What is asked —
Keep only the lines of the listing that include the word "piece", and copy them.
──────── Available data ────────
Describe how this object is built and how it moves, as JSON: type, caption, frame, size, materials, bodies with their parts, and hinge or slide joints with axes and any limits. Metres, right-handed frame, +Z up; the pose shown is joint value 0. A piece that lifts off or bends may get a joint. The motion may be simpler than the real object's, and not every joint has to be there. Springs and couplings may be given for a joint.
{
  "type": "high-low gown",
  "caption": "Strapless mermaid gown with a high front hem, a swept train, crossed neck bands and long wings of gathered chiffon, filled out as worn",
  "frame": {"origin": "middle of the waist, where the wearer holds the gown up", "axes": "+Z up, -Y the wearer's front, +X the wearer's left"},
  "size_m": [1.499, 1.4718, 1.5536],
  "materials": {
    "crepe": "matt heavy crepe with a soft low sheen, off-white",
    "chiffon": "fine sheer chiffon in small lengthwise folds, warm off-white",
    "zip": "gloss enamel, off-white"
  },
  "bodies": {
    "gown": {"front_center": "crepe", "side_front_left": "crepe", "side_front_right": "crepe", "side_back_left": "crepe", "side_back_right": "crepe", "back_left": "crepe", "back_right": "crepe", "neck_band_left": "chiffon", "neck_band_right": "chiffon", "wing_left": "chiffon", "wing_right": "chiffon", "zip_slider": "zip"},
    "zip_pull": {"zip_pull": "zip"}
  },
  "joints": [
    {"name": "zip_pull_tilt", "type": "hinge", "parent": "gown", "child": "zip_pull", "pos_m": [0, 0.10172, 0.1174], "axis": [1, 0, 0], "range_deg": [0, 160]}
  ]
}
────────
──────── Available data ────────
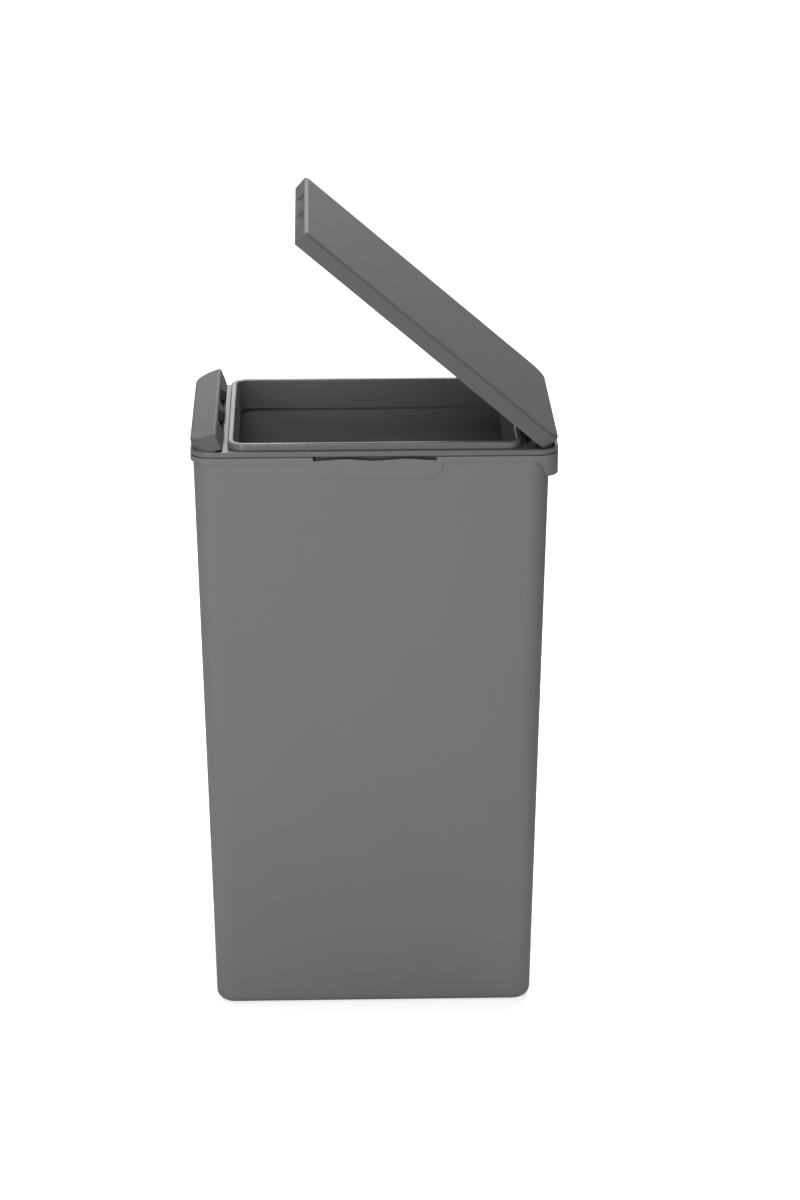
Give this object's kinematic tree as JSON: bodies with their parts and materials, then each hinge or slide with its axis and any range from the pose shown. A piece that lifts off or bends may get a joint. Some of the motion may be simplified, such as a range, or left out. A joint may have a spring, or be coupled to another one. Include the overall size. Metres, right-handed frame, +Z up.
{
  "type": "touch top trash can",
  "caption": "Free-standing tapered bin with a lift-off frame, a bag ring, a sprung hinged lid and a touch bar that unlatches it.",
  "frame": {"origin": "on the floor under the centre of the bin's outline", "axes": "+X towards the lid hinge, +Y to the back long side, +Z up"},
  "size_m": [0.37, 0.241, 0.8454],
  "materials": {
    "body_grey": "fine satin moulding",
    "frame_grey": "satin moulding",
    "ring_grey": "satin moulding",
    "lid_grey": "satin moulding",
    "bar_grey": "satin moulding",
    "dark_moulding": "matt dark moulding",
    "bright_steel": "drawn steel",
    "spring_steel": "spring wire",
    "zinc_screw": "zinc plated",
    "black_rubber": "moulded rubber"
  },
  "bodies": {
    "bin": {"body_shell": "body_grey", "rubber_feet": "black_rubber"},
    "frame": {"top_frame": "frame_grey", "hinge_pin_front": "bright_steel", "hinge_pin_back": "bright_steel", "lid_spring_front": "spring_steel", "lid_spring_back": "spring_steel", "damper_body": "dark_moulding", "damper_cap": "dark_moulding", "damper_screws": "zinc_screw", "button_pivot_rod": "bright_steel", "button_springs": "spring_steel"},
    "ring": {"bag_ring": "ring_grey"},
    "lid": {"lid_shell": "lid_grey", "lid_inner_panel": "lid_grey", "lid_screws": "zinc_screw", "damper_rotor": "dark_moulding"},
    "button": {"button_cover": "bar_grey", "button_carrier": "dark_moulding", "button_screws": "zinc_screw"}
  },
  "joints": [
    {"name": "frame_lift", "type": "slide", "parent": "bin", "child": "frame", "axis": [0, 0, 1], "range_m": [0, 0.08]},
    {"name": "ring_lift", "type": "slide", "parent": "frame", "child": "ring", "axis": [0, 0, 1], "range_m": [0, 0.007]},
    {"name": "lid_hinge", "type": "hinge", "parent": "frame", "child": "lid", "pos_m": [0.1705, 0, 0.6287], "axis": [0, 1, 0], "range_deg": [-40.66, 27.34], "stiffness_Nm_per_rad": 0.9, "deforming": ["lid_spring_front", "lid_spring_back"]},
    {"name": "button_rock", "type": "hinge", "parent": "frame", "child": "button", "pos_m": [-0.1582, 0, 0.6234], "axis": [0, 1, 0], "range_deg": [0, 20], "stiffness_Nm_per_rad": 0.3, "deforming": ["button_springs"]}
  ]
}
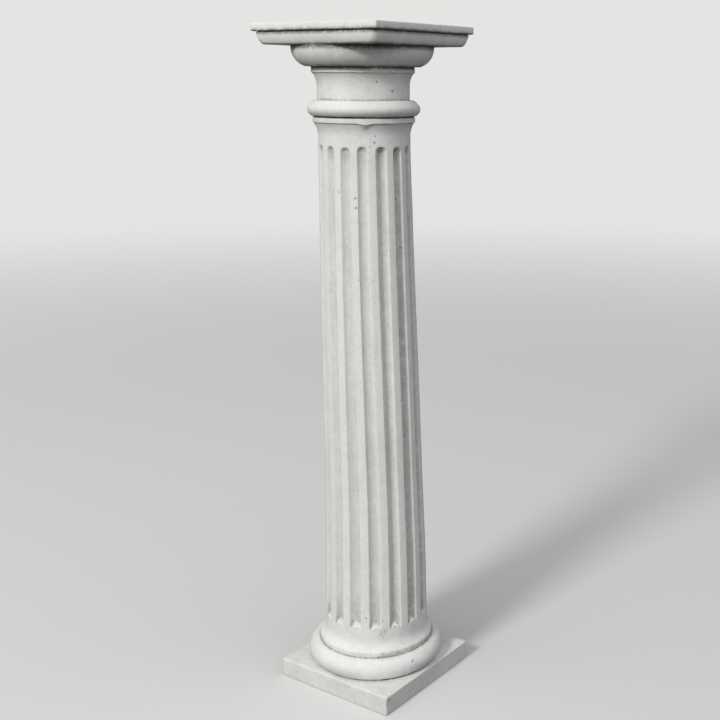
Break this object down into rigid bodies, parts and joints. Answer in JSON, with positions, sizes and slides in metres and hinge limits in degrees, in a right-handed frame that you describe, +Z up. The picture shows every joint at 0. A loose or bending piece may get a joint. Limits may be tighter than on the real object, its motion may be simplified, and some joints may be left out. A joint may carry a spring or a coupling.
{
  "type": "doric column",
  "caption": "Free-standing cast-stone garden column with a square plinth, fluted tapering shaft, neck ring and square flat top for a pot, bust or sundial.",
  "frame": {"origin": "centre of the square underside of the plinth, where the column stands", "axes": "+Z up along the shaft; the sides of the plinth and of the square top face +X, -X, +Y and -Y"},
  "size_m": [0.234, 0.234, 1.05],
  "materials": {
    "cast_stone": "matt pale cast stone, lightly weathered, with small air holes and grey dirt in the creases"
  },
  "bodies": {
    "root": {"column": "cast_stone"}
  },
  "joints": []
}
────────
──────── Available data ────────
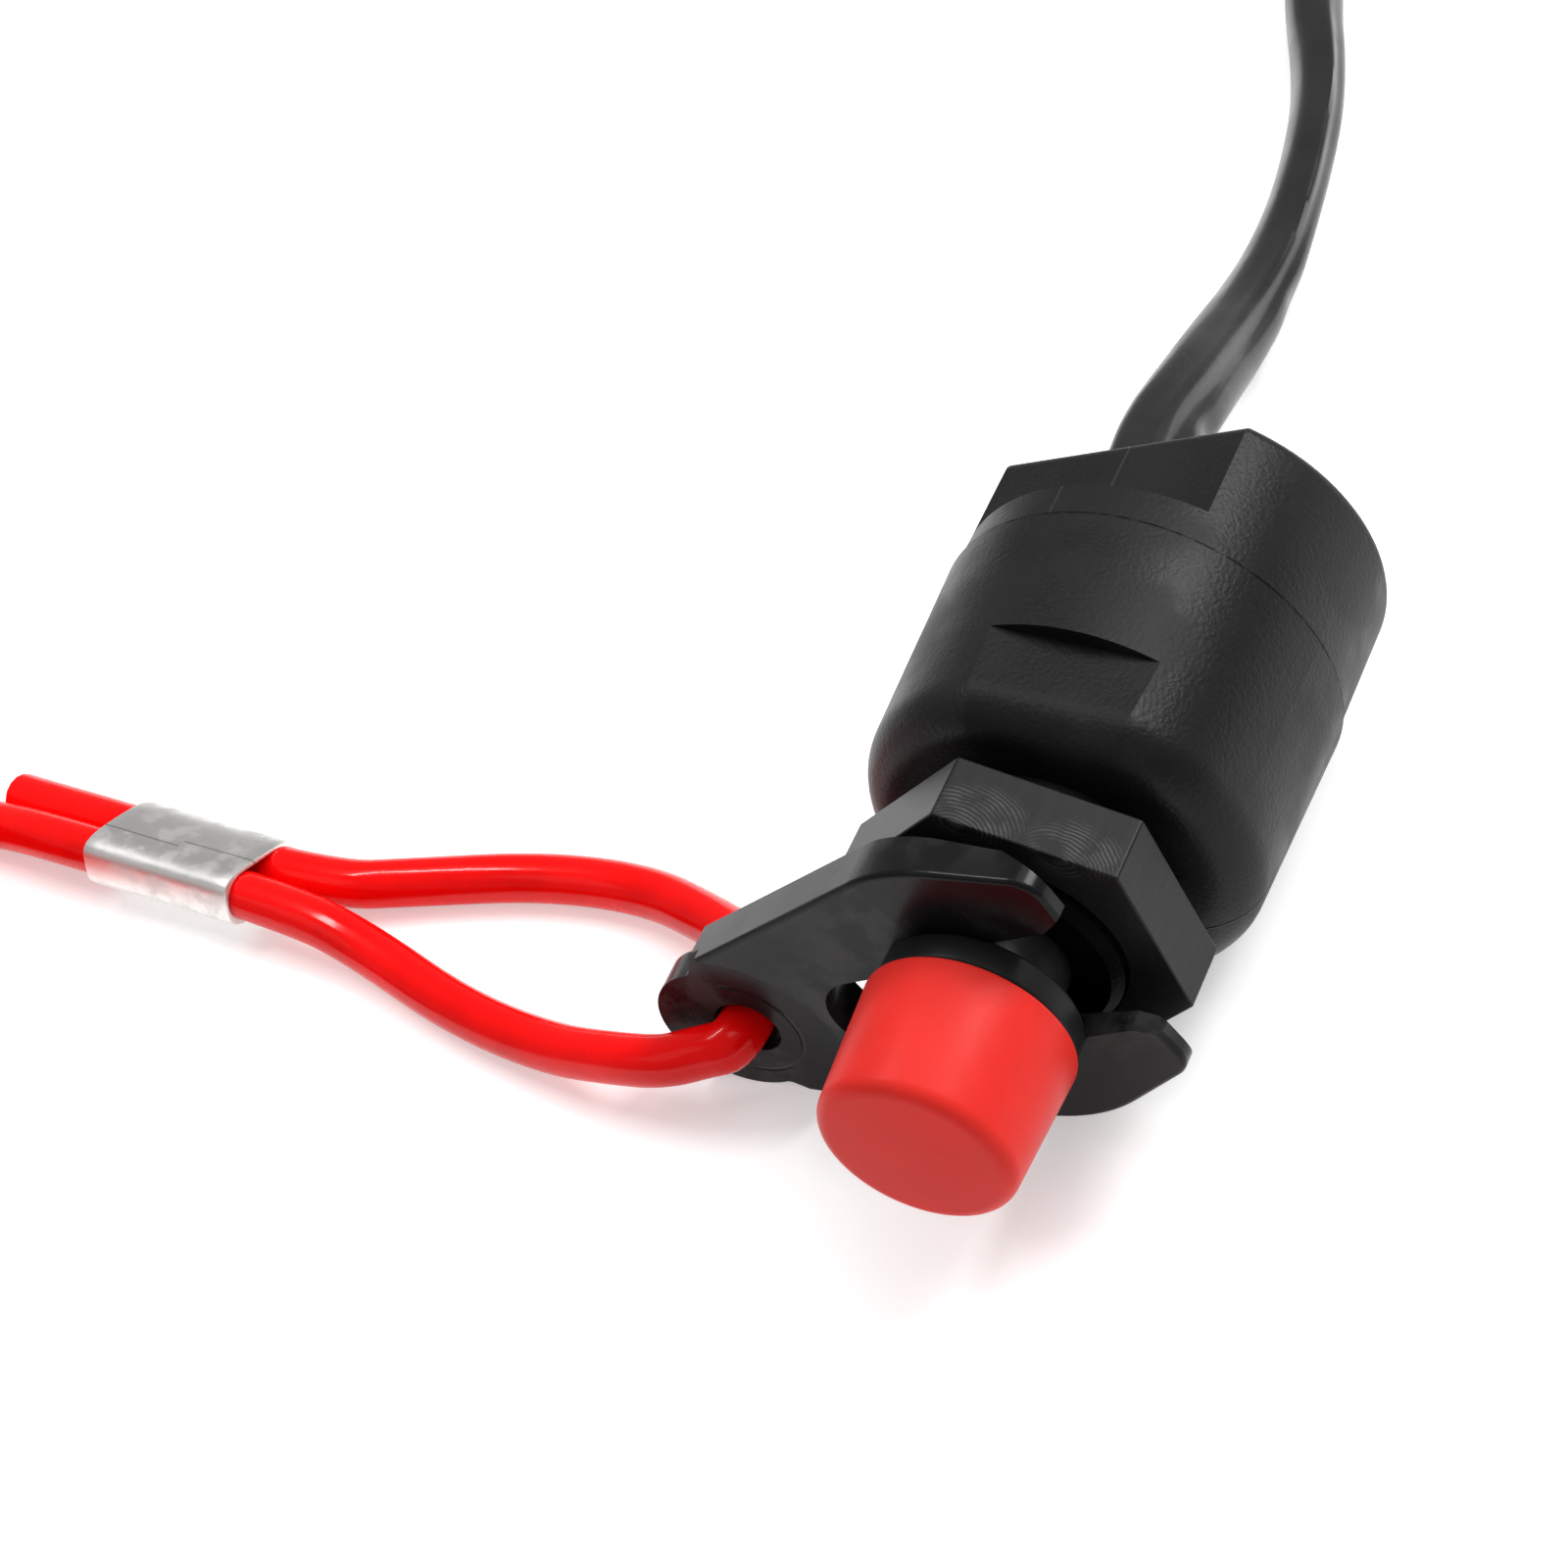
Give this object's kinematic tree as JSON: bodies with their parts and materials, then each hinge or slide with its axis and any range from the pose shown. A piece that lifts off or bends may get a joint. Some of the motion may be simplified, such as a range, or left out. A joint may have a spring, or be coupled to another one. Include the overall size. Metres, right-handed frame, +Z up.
────────
In response —
Describe how this object is built and how it moves, as JSON: type, caption, frame, size, materials, bodies with their parts, and hinge or slide joints with axes and any limits. Metres, right-handed frame, +Z up; the pose shown is joint value 0. A piece that lifts off or bends may get a joint. The motion may be simpler than the real object's, and not every joint has to be there. Springs and couplings may be given for a joint.
Give this object's kinematic tree as JSON: bodies with their parts and materials, then each hinge or slide with its axis and any range from the pose shown. A piece that lifts off or bends may get a joint. Some of the motion may be simplified, such as a range, or left out. A joint may have a spring, or be coupled to another one. Include the overall size. Metres, right-handed frame, +Z up.
Break this object down into rigid bodies, parts and joints. Answer in JSON, with positions, sizes and slides in metres and hinge limits in degrees, in a right-handed frame that you describe, +Z up. The picture shows every joint at 0. A loose or bending piece may get a joint. Limits may be tighter than on the real object, its motion may be simplified, and some joints may be left out. A joint may carry a spring or a coupling.
Give this object's kinematic tree as JSON: bodies with their parts and materials, then each hinge or slide with its axis and any range from the pose shown. A piece that lifts off or bends may get a joint. Some of the motion may be simplified, such as a range, or left out. A joint may have a spring, or be coupled to another one. Include the overall size. Metres, right-handed frame, +Z up.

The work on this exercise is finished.